Saturday, January 06, 2007

1/4/07
40 Years in the Desert?

I’ve been sitting in what amounts to a glorified holding room in Ben Gurion Airport for the last four hours. It’s not all that bad. The chairs are upholstered with simple black pleather, the floor is marble tile, and we’re allowed to wander outside to the bathroom, hallways, and elsewhere, basically anywhere but past customs (because they’re holding our passports).
When I boarded my connecting Air Canada flight in Toronto the gate attendant checked my ID twice, then walked away with my passport and ticket to hurriedly confer with a colleague of his.
“Is there something wrong?” I asked when he returned.
“Ohh, no. Nothing’s wrong,” he answered with an oily smile.
“Enjoy your flight,” he continued, “I’m sure you will.”
I was naturally somewhat perturbed, and half expected to be assaulted by a team of overzealous aviation security officers on the jetway. Though why a disheveled Chinese kid boarding a plane to Tel Aviv warranted suspicion, I didn’t know.
It turns out what put me off about the gate attendance behavior was in fact unadulterated sycophancy. As soon as I boarded the plane, a cheerful stewardess (read: flight attendant) directed me to the last row of Air Canada’s elite executive super-duper first class section, and everyone began treating me like I was rich, important, or at the least related to someone rich and important. “Orange juice or champagne?” “Hot towellette?” “Box of Swiss Chocolates?” “What would you like for dinner? The Tenderloin steak? Very well.” Even when I was allergic to both possible main breakfast courses, the flight attendants kept pushing alternatives on me until I ended up with cold cereal and yogurt. And as luck would have it the first film was Little Miss Sunshine, which I adore, and which finished just in time for me to nap away most of the flight in my fully adjustable throne-sized chair that reclined a relaxing 150 degrees.
It occurred to me through a dreamy mid-flight haze that I could choose to believe in auspicious/inauspicious starts, in which case having the good fortune to be bumped up from coach to first class certainly boded well for my trip, or I could believe in karma, in which case somewhere down the line I was due to pay for this unlooked for luxury.

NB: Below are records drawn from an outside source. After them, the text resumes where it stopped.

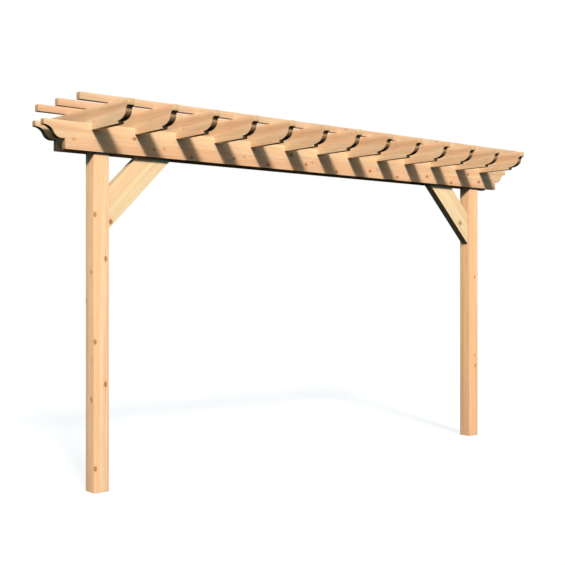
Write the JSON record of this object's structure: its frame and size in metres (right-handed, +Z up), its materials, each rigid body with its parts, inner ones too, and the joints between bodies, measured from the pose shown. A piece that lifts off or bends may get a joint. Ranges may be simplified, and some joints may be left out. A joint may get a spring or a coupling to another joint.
{
  "type": "single-row timber pergola",
  "caption": "Narrow open timber pergola: two square posts carry a pair of beam boards with shaped ends, corner braces, notched rafters and battens on top.",
  "frame": {"origin": "centre of the left post's foot, at ground level", "axes": "+X along the beam from the left post to the right post, +Y towards the rear, +Z up"},
  "size_m": [4.98, 1.15, 2.745],
  "materials": {
    "post_timber": "planed softwood, unfinished, fine lengthwise grain with small knots",
    "beam_timber": "planed softwood, unfinished, fine lengthwise grain with small knots",
    "brace_timber": "planed softwood, unfinished, grain along the brace",
    "rafter_timber": "planed softwood, unfinished, grain along the rafter",
    "batten_timber": "planed softwood, unfinished, grain along the batten"
  },
  "bodies": {
    "root": {"left_post": "post_timber", "right_post": "post_timber", "front_beam": "beam_timber", "rear_beam": "beam_timber", "left_brace": "brace_timber", "right_brace": "brace_timber", "rafter_01": "rafter_timber", "rafter_02": "rafter_timber", "rafter_03": "rafter_timber", "rafter_04": "rafter_timber", "rafter_05": "rafter_timber", "rafter_06": "rafter_timber", "rafter_07": "rafter_timber", "rafter_08": "rafter_timber", "rafter_09": "rafter_timber", "rafter_10": "rafter_timber", "rafter_11": "rafter_timber", "rafter_12": "rafter_timber", "rafter_13": "rafter_timber", "front_batten": "batten_timber", "middle_batten": "batten_timber", "rear_batten": "batten_timber"}
  },
  "joints": []
}
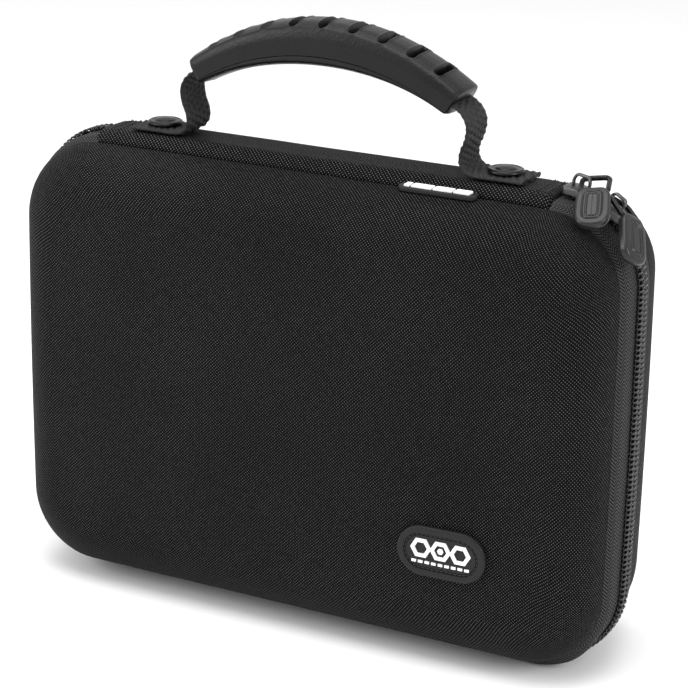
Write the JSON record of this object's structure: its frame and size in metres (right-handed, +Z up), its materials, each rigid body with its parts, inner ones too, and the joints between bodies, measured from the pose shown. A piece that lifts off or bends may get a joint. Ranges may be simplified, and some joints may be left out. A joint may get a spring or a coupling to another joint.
{
  "type": "zip-around carry case",
  "caption": "Hard-shelled zip-around carry case with arched riveted handle, fabric spine, zip pulls and a foam tray with pockets for miniatures.",
  "frame": {"origin": "on the resting face, under the middle of the overall size", "axes": "+X is the case's width to the right, +Y runs from the front face to the back, +Z is up from the side it stands on to the handle"},
  "size_m": [0.274, 0.0912, 0.2482],
  "materials": {
    "shell_cloth": "matte",
    "lining_cloth": "matte",
    "spine_cloth": "matte",
    "binding": "matte",
    "zip_tape": "matte",
    "zip_coil": "satin",
    "foam": "matte",
    "board": "matte",
    "webbing": "matte",
    "dark_metal": "satin",
    "grip": "satin",
    "badge_rubber": "satin",
    "white_rubber": "satin",
    "tag_rubber": "satin"
  },
  "bodies": {
    "base": {"back_shell": "shell_cloth", "back_lining": "lining_cloth", "back_seam_binding": "binding", "back_zip_tape": "zip_tape", "back_zip_coil": "zip_coil", "foam_tray": "foam", "foam_base_pad": "foam"},
    "spine": {"spine_panel": "spine_cloth", "handle_backing_plate": "board", "webbing_foot_left": "webbing", "webbing_foot_right": "webbing", "rivet_cap_left": "dark_metal", "rivet_cap_right": "dark_metal", "rivet_post_left": "dark_metal", "rivet_post_right": "dark_metal"},
    "handle": {"grip_upper": "grip", "grip_lower": "grip", "handle_strap": "webbing"},
    "lid": {"front_shell": "shell_cloth", "front_lining": "lining_cloth", "front_seam_binding": "binding", "front_zip_tape": "zip_tape", "front_zip_coil": "zip_coil", "foam_lid_pad": "foam", "front_badge": "badge_rubber", "front_badge_mark": "white_rubber", "top_badge": "badge_rubber", "top_badge_mark": "white_rubber"},
    "slider_upper": {"zip_slider_upper": "dark_metal"},
    "ring_upper": {"pull_ring_upper": "dark_metal"},
    "tag_upper": {"pull_tag_upper": "tag_rubber"},
    "slider_corner": {"zip_slider_corner": "dark_metal"},
    "ring_corner": {"pull_ring_corner": "dark_metal"},
    "tag_corner": {"pull_tag_corner": "tag_rubber"}
  },
  "joints": [
    {"name": "spine_fold", "type": "hinge", "parent": "base", "child": "spine", "pos_m": [-0.0012, 0.0089, 0.194], "axis": [-1, 0, 0], "range_deg": [0, 100]},
    {"name": "lid_fold", "type": "hinge", "parent": "spine", "child": "lid", "pos_m": [-0.0012, -0.0183, 0.194], "axis": [-1, 0, 0], "range_deg": [0, 40]},
    {"name": "handle_swing", "type": "hinge", "parent": "spine", "child": "handle", "pos_m": [-0.0012, -0.0047, 0.2005], "axis": [1, 0, 0], "range_deg": [-70, 70]},
    {"name": "slider_upper_run", "type": "hinge", "parent": "lid", "child": "slider_upper", "pos_m": [0.0988, -0.0047, 0.159], "axis": [0, -1, 0], "range_deg": [-2, 1.5]},
    {"name": "ring_upper_swing", "type": "hinge", "parent": "slider_upper", "child": "ring_upper", "pos_m": [0.10596, -0.0047, 0.19764], "axis": [0.2812, -0.9339, -0.2209], "range_deg": [0, 60]},
    {"name": "tag_upper_swing", "type": "hinge", "parent": "ring_upper", "child": "tag_upper", "pos_m": [0.11348, -0.01175, 0.19627], "axis": [-0.9582, -0.2606, -0.1178], "range_deg": [0, 60]},
    {"name": "slider_corner_run", "type": "hinge", "parent": "lid", "child": "slider_corner", "pos_m": [0.0988, -0.0047, 0.159], "axis": [0, -1, 0], "range_deg": [-26, 1]},
    {"name": "ring_corner_swing", "type": "hinge", "parent": "slider_corner", "child": "ring_corner", "pos_m": [0.12066, -0.0047, 0.19202], "axis": [-0.37, -0.7931, 0.4839], "range_deg": [0, 60]},
    {"name": "tag_corner_swing", "type": "hinge", "parent": "ring_corner", "child": "tag_corner", "pos_m": [0.12881, -0.01126, 0.18749], "axis": [-0.37, -0.7931, 0.4839], "range_deg": [0, 60]}
  ],
  "couplings": [
    {"joint": "lid_fold", "follows": "spine_fold", "ratio": 0.4}
  ]
}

Many hours later, curled on a black pleather chair with my peacoat wrapped around my arms and a windbreaker laid over my legs above the marble tiled floor, in between answering questions about the nature of my visit to Israel (purely tourism) and the reasons for the Lebanese and Syrian stamps on my passport (visiting with a friend), I guessed that it must have been karma.
When, after finally being released, I was informed by the Lost and Found that my checked luggage had been left behind in Toronto and would only arrive the following day, I knew without a doubt that it had been karma.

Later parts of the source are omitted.